This blog is for the ones who slept till late on the 30th august and missed the first class of Business Analytics(me being one of them). So I thought it will be a good idea to catch up on what perceptual mapping(because I didn’t want to impose on the class’s time in the subsequent lectures) was about and blog about it too.
Product or perceptual mapping refers to the methods to analyze and understand consumer perceptions of products. The products can be anything from toothpastes to movies from hospitals to political candidates. Product mapping produces a map or a picture of a market. The map shows how products are perceived on specific features or attributes like reputation, price quality etc.
Product mapping shows which products compete in people’s minds and suggests how a product can be positioned to maximize preference and sales.

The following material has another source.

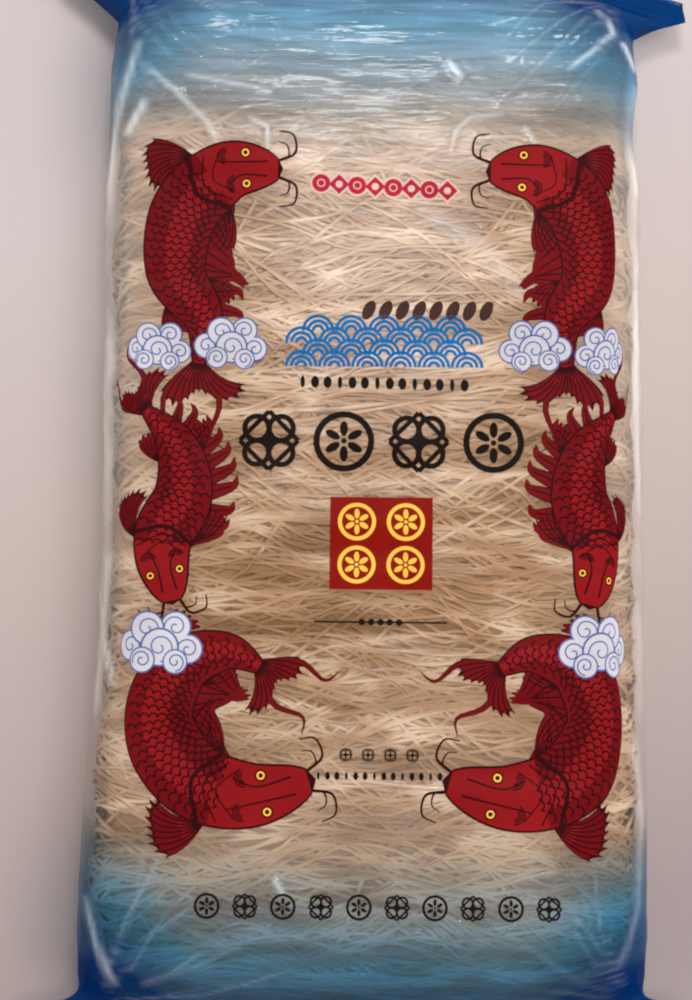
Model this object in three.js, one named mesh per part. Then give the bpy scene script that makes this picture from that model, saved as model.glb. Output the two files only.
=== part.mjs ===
// A pillow pack of glass noodles, lying on its back. Clear film is drawn round a flat block of
// folded noodles and crimped shut at both ends, where its spare width stands out as four ears.
// Millimetres: X across the pack, Y along it, Z up through the printed front.
// The origin is on the surface that the pack lies on, under the middle of the pack.

import * as THREE from 'three';

// Sizes of the whole pack
const PACK_LENGTH = 286;
const BODY_WIDTH = 137;
const BODY_HEIGHT = 35.5;
const SHOULDER_ROUND = 12;

// The crimped seals: the flattened film is wider than the body that it came from
const SEAL_WIDTH = 164;
const SEAL_DEPTH = 8;
const SEAL_THICKNESS = 0.8;
const SEAL_LIFT = 15;
const SEAL_DROOP = 3.5;
const SEAL_WAVE = 1.3;

// The sloping stretch between the flat body and a seal
const END_LENGTH = 25;
const END_ROUNDNESS = 2.2;
const CORNER_CUT = 7;
const BODY_SQUARENESS = 2.6;
const EAR_HOLLOWNESS = 0.75;

// The ears: the length over which the side spreads, how late it does so, and how far the tip is pulled back
const EARS = {
  farLeft: { spread: 15, lateness: 1.1, sweep: 2 },
  farRight: { spread: 14, lateness: 1.1, sweep: 14.5 },
  nearLeft: { spread: 8, lateness: 3, sweep: 4 },
  nearRight: { spread: 6, lateness: 3, sweep: 7 },
};
const SWEEP_START = 103;

// The sides aren't straight. Each leans in by its taper at the far end and out at the near end, and dips
// where the film is drawn in: along the middle, next to the far ears and beside a loose fold
const LEFT_SIDE = {
  taper: 1.7,
  dips: [{ depth: 2.2, centre: -20, reach: 100 }, { depth: 1.2, centre: 117, reach: 14 }],
};
const RIGHT_SIDE = {
  taper: 0.5,
  dips: [{ depth: 1.3, centre: 88, reach: 17 }, { depth: 1.2, centre: 113, reach: 14 }],
};

// Skeins of noodles show through the film as low uneven ridges across the pack
const SKEIN_LENGTH = 32;
const SKEIN_PITCH = 6.5;
const SKEIN_HEIGHT = 0.7;
const SETTLE_HEIGHT = 0.7;

// Fineness of the mesh
const BODY_STEPS = 64;
const END_STEPS = 10;
const SEAL_STEPS = 3;
const FLAT_STEPS = 14;
const ROUND_STEPS = 5;

const HALF_LENGTH = PACK_LENGTH / 2;
const HALF_WIDTH = BODY_WIDTH / 2;
const HALF_SEAL = SEAL_WIDTH / 2;
const SEAL_START = HALF_LENGTH - SEAL_DEPTH;
const END_START = SEAL_START - END_LENGTH;

const { clamp, lerp, smoothstep } = THREE.MathUtils;

function earAt(side, y) {
  if (y > 0) return side > 0 ? EARS.farRight : EARS.farLeft;
  return side > 0 ? EARS.nearRight : EARS.nearLeft;
}

// A smooth dip, deepest at its centre and fading out over the reach on both sides.
function dip(y, { depth, centre, reach }) {
  const t = clamp(Math.abs(y - centre) / reach, 0, 1);
  return depth * Math.cos((t * Math.PI) / 2) ** 2;
}

// How far a side is drawn in.
function dent(side, y) {
  const { taper, dips } = side > 0 ? RIGHT_SIDE : LEFT_SIDE;
  return dips.reduce((sum, shape) => sum + dip(y, shape), taper * clamp(y / END_START, -1, 1));
}

// A value from -1 to 1 that looks random but is always the same at one corner of a grid.
function cornerValue(i, j) {
  const n = Math.sin(i * 127.1 + j * 311.7) * 43758.5453;
  return 2 * (n - Math.floor(n)) - 1;
}

// Smooth uneven ground over a grid of unit cells.
function unevenness(x, y) {
  const [i, j] = [Math.floor(x), Math.floor(y)];
  const [u, v] = [smoothstep(x - i, 0, 1), smoothstep(y - j, 0, 1)];
  const low = lerp(cornerValue(i, j), cornerValue(i + 1, j), u);
  const high = lerp(cornerValue(i, j + 1), cornerValue(i + 1, j + 1), u);
  return lerp(low, high, v);
}

// How full the film is: 1 round the block, 0 at the seals.
function fullness(y) {
  const t = clamp((Math.abs(y) - END_START) / END_LENGTH, 0, 1);
  return 1 - t ** END_ROUNDNESS;
}

// Distance from the middle to the side, at this place along the pack.
function halfWidth(side, y) {
  const ear = earAt(side, y);
  const t = clamp((Math.abs(y) - SEAL_START) / ear.spread + 1, 0, 1);
  return lerp(HALF_WIDTH - dent(side, y), HALF_SEAL, t ** ear.lateness);
}

// Distance from the middle to where the flat front starts to round over.
function shoulder(side, y) {
  const t = clamp((Math.abs(y) - END_START) / END_LENGTH, 0, 1);
  return HALF_WIDTH - dent(side, y) - SHOULDER_ROUND - CORNER_CUT * t;
}

// Height of the plane halfway up the film. The seals leave it and hang down a little.
function midHeight(y) {
  const slope = smoothstep(Math.abs(y), END_START, SEAL_START);
  const hang = smoothstep(Math.abs(y), SEAL_START, HALF_LENGTH);
  return lerp(BODY_HEIGHT / 2, SEAL_LIFT, slope) - SEAL_DROOP * hang;
}

// Low ridges and hollows of the noodles under the front.
function relief(x, y) {
  const ridge = unevenness(x / SKEIN_LENGTH, y / SKEIN_PITCH);
  const settle = Math.sin(x / 37 + 1) * Math.sin(y / 49 + 2);
  return SKEIN_HEIGHT * ridge + SETTLE_HEIGHT * settle;
}

// A seal's gentle wave, which is nothing where the film is full.
function sealWave(x, y) {
  return SEAL_WAVE * (1 - fullness(y)) * Math.sin(x / 15 + (y > 0 ? 0.4 : 2.1));
}

// The ears' pull back towards the middle of the pack.
function sweptLength(x, y) {
  const pull = smoothstep(Math.abs(y), SWEEP_START, HALF_LENGTH);
  return y - Math.sign(y) * earAt(x, y).sweep * pull * (x / HALF_SEAL) ** 2;
}

// One sheet of the film at y, front or back, from the right ear across to the left one.
function sheet(y, isFront) {
  const full = fullness(y);
  const mid = midHeight(y);
  const film = SEAL_THICKNESS / 2;
  const rise = lerp(film, isFront ? BODY_HEIGHT - mid : mid, full);
  const power = 2 / lerp(EAR_HOLLOWNESS, BODY_SQUARENESS, full);
  const points = [];

  function add(x, share) {
    const lumps = isFront ? relief(x, y) * full * share : 0;
    const height = lerp(film, rise, share) + lumps;
    const z = mid + (isFront ? height : -height) + sealWave(x, y);
    points.push(new THREE.Vector3(x, sweptLength(x, y), z));
  }

  function addRound(side, step) {
    const angle = ((step / ROUND_STEPS) * Math.PI) / 2;
    const inner = shoulder(side, y);
    const out = Math.sin(angle) ** power;
    const share = step === ROUND_STEPS ? 0 : Math.cos(angle) ** power;
    add(side * lerp(inner, halfWidth(side, y), out), share);
  }

  for (let i = ROUND_STEPS; i >= 0; i--) addRound(1, i);
  for (let i = 1; i < FLAT_STEPS; i++) {
    add(lerp(shoulder(1, y), -shoulder(-1, y), i / FLAT_STEPS), 1);
  }
  for (let i = 0; i <= ROUND_STEPS; i++) addRound(-1, i);
  return points;
}

// Places along the pack where the film is drawn, from the near seal's cut edge to the far one's.
function stations() {
  const half = [];
  for (let i = 0; i < SEAL_STEPS; i++) half.push(lerp(HALF_LENGTH, SEAL_START, i / SEAL_STEPS));
  for (let i = 0; i < END_STEPS; i++) half.push(lerp(SEAL_START, END_START, i / END_STEPS));
  const body = [];
  for (let i = 0; i <= BODY_STEPS; i++) body.push(lerp(-END_START, END_START, i / BODY_STEPS));
  return [...half.map((y) => -y), ...body, ...half.reverse()];
}

// The closed skin: the front and back sheets of each station form a ring, and rings join up.
function packGeometry() {
  const rings = stations().map((y) => [...sheet(y, true), ...sheet(y, false).reverse()]);
  const count = rings[0].length;
  const positions = rings.flat().flatMap((p) => [p.x, p.y, p.z]);
  const faces = [];

  for (let r = 0; r + 1 < rings.length; r++) {
    for (let i = 0; i < count; i++) {
      const j = (i + 1) % count;
      const [a, b] = [r * count + i, r * count + j];
      faces.push(a, a + count, b, b, a + count, b + count);
    }
  }

  const last = (rings.length - 1) * count;
  for (let i = 0; i + 1 < count / 2; i++) {
    const [top, bottom] = [i, count - 1 - i];
    faces.push(top, top + 1, bottom, bottom, top + 1, bottom - 1);
    faces.push(last + top, last + bottom, last + top + 1);
    faces.push(last + bottom, last + bottom - 1, last + top + 1);
  }

  const geometry = new THREE.BufferGeometry();
  geometry.setAttribute('position', new THREE.Float32BufferAttribute(positions, 3));
  geometry.setIndex(faces);
  geometry.computeVertexNormals();
  return geometry;
}

const film = new THREE.MeshStandardMaterial({ color: 0xd8c2a4, roughness: 0.25, metalness: 0 });
const pack = new THREE.Mesh(packGeometry(), film);
pack.name = 'noodle_pack';

const group = new THREE.Group();
group.add(pack);

export default group;
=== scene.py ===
"""A sealed pillow pack of glass noodles: clear film, printed blue and red, round a block of noodles.

Sizes are in millimetres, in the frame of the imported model, until a mesh is made in metres. The film has the
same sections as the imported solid.
"""

import math

import bpy
import numpy as np
from mathutils import Matrix, Vector


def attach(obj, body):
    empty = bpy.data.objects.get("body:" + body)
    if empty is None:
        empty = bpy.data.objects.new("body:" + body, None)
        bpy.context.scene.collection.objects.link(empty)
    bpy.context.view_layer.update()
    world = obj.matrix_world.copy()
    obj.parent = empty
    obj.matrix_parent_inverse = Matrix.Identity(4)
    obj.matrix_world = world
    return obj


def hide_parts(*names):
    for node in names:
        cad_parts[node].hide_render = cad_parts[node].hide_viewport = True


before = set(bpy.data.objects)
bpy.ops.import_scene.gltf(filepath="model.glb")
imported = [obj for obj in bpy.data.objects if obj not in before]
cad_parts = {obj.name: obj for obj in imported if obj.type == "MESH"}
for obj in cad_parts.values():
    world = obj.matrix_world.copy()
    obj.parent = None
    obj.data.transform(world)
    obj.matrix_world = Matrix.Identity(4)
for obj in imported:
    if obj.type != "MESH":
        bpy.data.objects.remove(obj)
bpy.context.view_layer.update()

scene = bpy.context.scene
MM = 0.001

# Sizes of the pack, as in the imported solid
PACK_LENGTH = 286.0
BODY_WIDTH = 137.0
BODY_HEIGHT = 35.5
SHOULDER_ROUND = 12.0
SEAL_WIDTH = 164.0
SEAL_DEPTH = 8.0
SEAL_LIFT = 15.0
SEAL_DROOP = 3.5
SEAL_WAVE = 1.3
END_LENGTH = 25.0
END_ROUNDNESS = 2.2
CORNER_CUT = 7.0
BODY_SQUARENESS = 2.6
EAR_HOLLOWNESS = 0.75
SWEEP_START = 103.0
SKEIN_LENGTH = 32.0
SKEIN_PITCH = 6.5
SKEIN_HEIGHT = 0.7
SETTLE_HEIGHT = 0.7
# The ears, near then far, and left then right in each pair: the length over which the side spreads, how
# late it does so, and how far the tip is pulled back
EAR_SPREAD = np.array([[8.0, 6.0], [15.0, 14.0]])
EAR_LATENESS = np.array([[3.0, 3.0], [1.1, 1.1]])
EAR_SWEEP = np.array([[4.0, 7.0], [2.0, 14.5]])
# Each side's taper from end to end, and its dips: depth, centre and reach along the pack
LEFT_TAPER = 1.7
LEFT_DIPS = ((2.2, -20.0, 100.0), (1.2, 117.0, 14.0))
RIGHT_TAPER = 0.5
RIGHT_DIPS = ((1.3, 88.0, 17.0), (1.2, 113.0, 14.0))

HALF_LENGTH = PACK_LENGTH / 2
HALF_WIDTH = BODY_WIDTH / 2
HALF_SEAL = SEAL_WIDTH / 2
SEAL_START = HALF_LENGTH - SEAL_DEPTH
END_START = SEAL_START - END_LENGTH

# The film itself. In the seals the front and back touch, but for this much
FILM_THICKNESS = 0.16
FILM_SLACK = 0.34
BACK_SLACK = 0.35
CRIMP_PITCH = 1.6
CRIMP_HEIGHT = 0.2
LAP_WIDTH = 11.0
# How much nearer to the middle the blue ink reaches at the corners, and where across and along the pack
FAR_CORNER_INK = 15.0
NEAR_CORNER_INK = 16.0
CORNER_ACROSS = (36, 64)
CORNER_ALONG = (78, 102)
# The same over all of the far end
FAR_INK = 5.0
FAR_ALONG = (60, 85)

# The noodles
STRAND_RADIUS = 0.54
STRAND_SIDES = 6
BLOCK_HALF_LENGTH = 129.0
SIDE_GAP = 1.5
# How far skeins stray from their even places, from straight across and, at their ends, from their course,
# and strands from the middle and the course of their skein
SKEIN_PLACE = 1.5
SKEIN_SLOPE = 12
SKEIN_ENDS = 11
STRAND_PLACE = 2.6
STRAND_SLOPE = 5.0
# Sizes of the waves, from long to short, in the courses of a skein and of each strand in it
SKEIN_WAVES = (4.2, 3.4, 2.4, 1.6, 1.0)
STRAND_WAVES = (1.5, 1.2, 0.9, 0.7, 0.5, 0.35, 0.25)

# The print lies on the film, one colour over another
PRINT_CENTRE = 3.0
PRINT_LIFT = 0.36
PRINT_STEP = 0.04
PRINT_CELL = 1.6
# Towards the sides the print follows the film down over the shoulders
WRAP_START = 55.0
WRAP_REACH = 9.0


# ---- the pack's form

def smoothstep(x, low, high):
    t = np.clip((x - low) / (high - low), 0, 1)
    return t * t * (3 - 2 * t)


def lerp(a, b, t):
    return a + (b - a) * t


def lattice_noise(x, y, seed):
    """Smooth noise from -1 to 1 on a seeded grid of unit cells."""
    def corner(i, j):
        n = np.sin(i * 127.1 + j * 311.7 + seed * 74.7) * 43758.5453
        return 2 * (n - np.floor(n)) - 1

    i, j = np.floor(x), np.floor(y)
    u, v = x - i, y - j
    u, v = u * u * (3 - 2 * u), v * v * (3 - 2 * v)
    low = lerp(corner(i, j), corner(i + 1, j), u)
    high = lerp(corner(i, j + 1), corner(i + 1, j + 1), u)
    return lerp(low, high, v)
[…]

Product maps has many applications for instance it can provide a clear description of the structure of a market and suggests a possible segmentation strategies. It can also identify weaknesses on attributes and suggest new advertising and/or positioning strategies. In case a company is planning to launch a new product the new product concepts can be developed and evaluated by how they stack upagainst existing products.
Product maps are easy to interpret and convey a tremendous amount of information in a single picture.
The above map shows which brands are perceived as being similar and compete against each other. Tylenol and Motrin occupy very close positions on the map and are competing brands in the eyes of the consumer. Panadol , Bayer and private label aspirin are not positioned close to any other brand and have less direct competition. Another important piece of information conveyed by the map is it identifies how every brand is perceived on each attribute. For instance Tylenol is seen as a being a very gentle brand because it is the furthest from the origin on the gentle line. Excedrin is perceived as being the most effective as it is furthest on the effective line and Bayer on the other hand is seen as the most ineffective pain reliever because it’s the furthest away from the end of the effective line.
This map shows that, overall pain relievers are distinguished in two major ways gentleness and effectiveness. So the consumers can easily distinguish between the brands on these two attributes. This map also shows that Anacin and Excedrin are perceived as being very similar, so there will be likely brand switching between these two brands. A possible strategy for Anacin would be to undertake an advertising campaign to try to reposition itself slightly right on the map. It is generally recommended that brands found near the origin adopt a marketing strategy to promote one or more key selling features.